The RTE’s 0.051 m² blank area versus STE’s 0.048 m² makes sense geometrically, but we’ve never been able to get a clear answer on whether that delta holds once you account for die-cut nesting efficiency on a 1,060 mm board — does the ecoinvent 3.9 foreground model assume optimized nesting, or is it working from gross blank area only?
The ISO 14044 system boundary note is doing a lot of work here — we had a spirits gift box project last year where the retailer wanted EPD-level disclosure, and the moment we had to extend beyond cradle-to-gate into use-phase and EOL, our tissue wrap insert wiped out every carbon gain we’d made by dropping from 350 to 310 gsm SBS on the outer carton.

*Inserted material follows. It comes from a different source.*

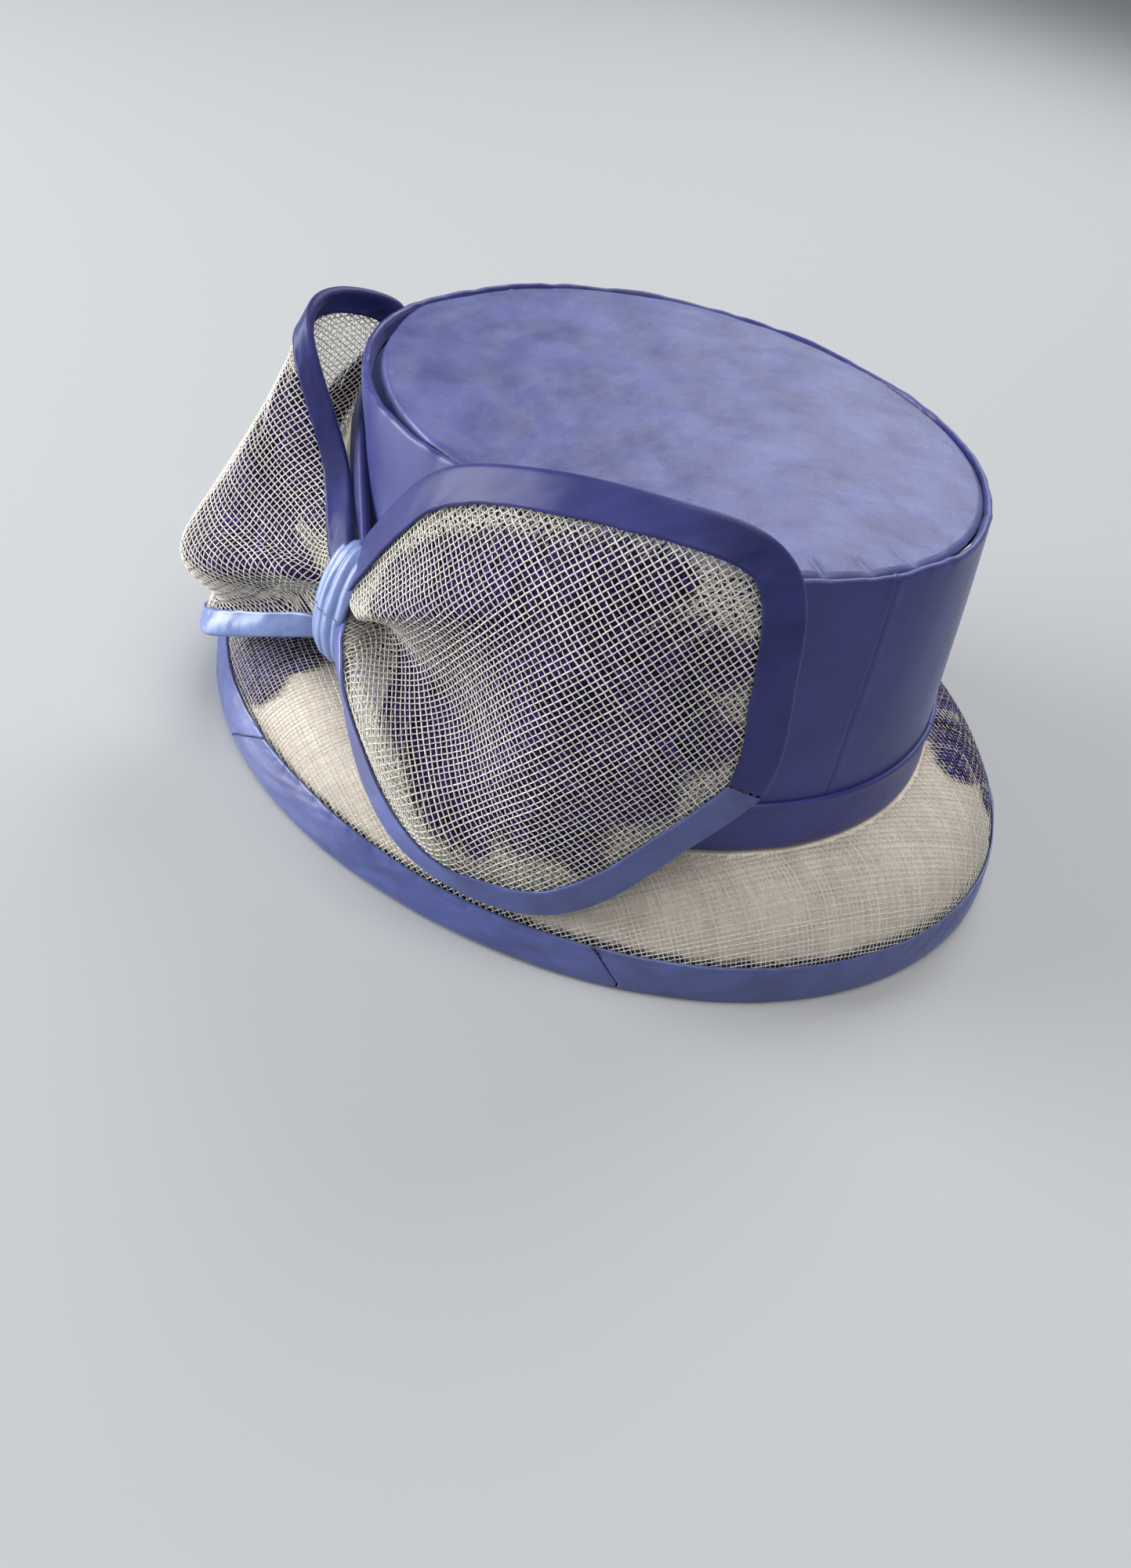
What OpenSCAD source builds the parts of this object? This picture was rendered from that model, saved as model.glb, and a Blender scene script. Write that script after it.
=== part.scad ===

The ecoinvent 3.9 China manufacturing foreground is fine as a baseline, but we’ve found it diverges noticeably from actuals when your SBS is sourced from FSC-certified mills in Scandinavia rather than domestic Chinese supply — our Q1 2024 LCA for a collagen powder carton range came in roughly 12% lower cradle-to-gate than the modeled figure once we swapped in supplier-specific emission factors from our Iggesund board converter. Worth flagging to specifiers that the foreground assumption is doing more work in that CO₂e column than the structural geometry differences between STE and RTE.
The 1.2L equivalent volume assumption is where this kind of table quietly breaks down for watch packaging — we ran the same comparative exercise on a 40mm watch box last year and the lock tab geometry on the auto-bottom was adding nearly 18% blank overhang just to clear the mechanism, which pushed our actual grammage well past the 350 gsm baseline before we’d even accounted for the interior fitment tray. The declared blank area numbers only hold if your product geometry is roughly cubic; anything with a low height-to-footprint ratio and you’re in a different structural conversation entirely.
Seal failure on a 90-count omega-3 softgel carton — STE format, 310 gsm SBS with aqueous coating — because the structural team had spec’d tuck depth at 18mm on a panel that was already marginal for the caliper, and nobody caught it until we had 40,000 units in a 3PL in New Jersey refusing to stack past two layers without the tucks popping open. The blank area looked fine on paper but the geometry was just wrong for the closure load. Took us two sampling iterations and 11 days to resolve, which tracks with what this article says about rework cycles except ours was structural, not an LCA input error.
The 10 gsm step = measurable Scope 3 shift point is one we’ve had to defend in supplier reviews more than once — ran a 480,000-unit annual program on a 60-count vitamin D3 carton last year where dropping from 320 to 310 gsm moved our transport emission calc enough to matter in the brand’s sustainability report.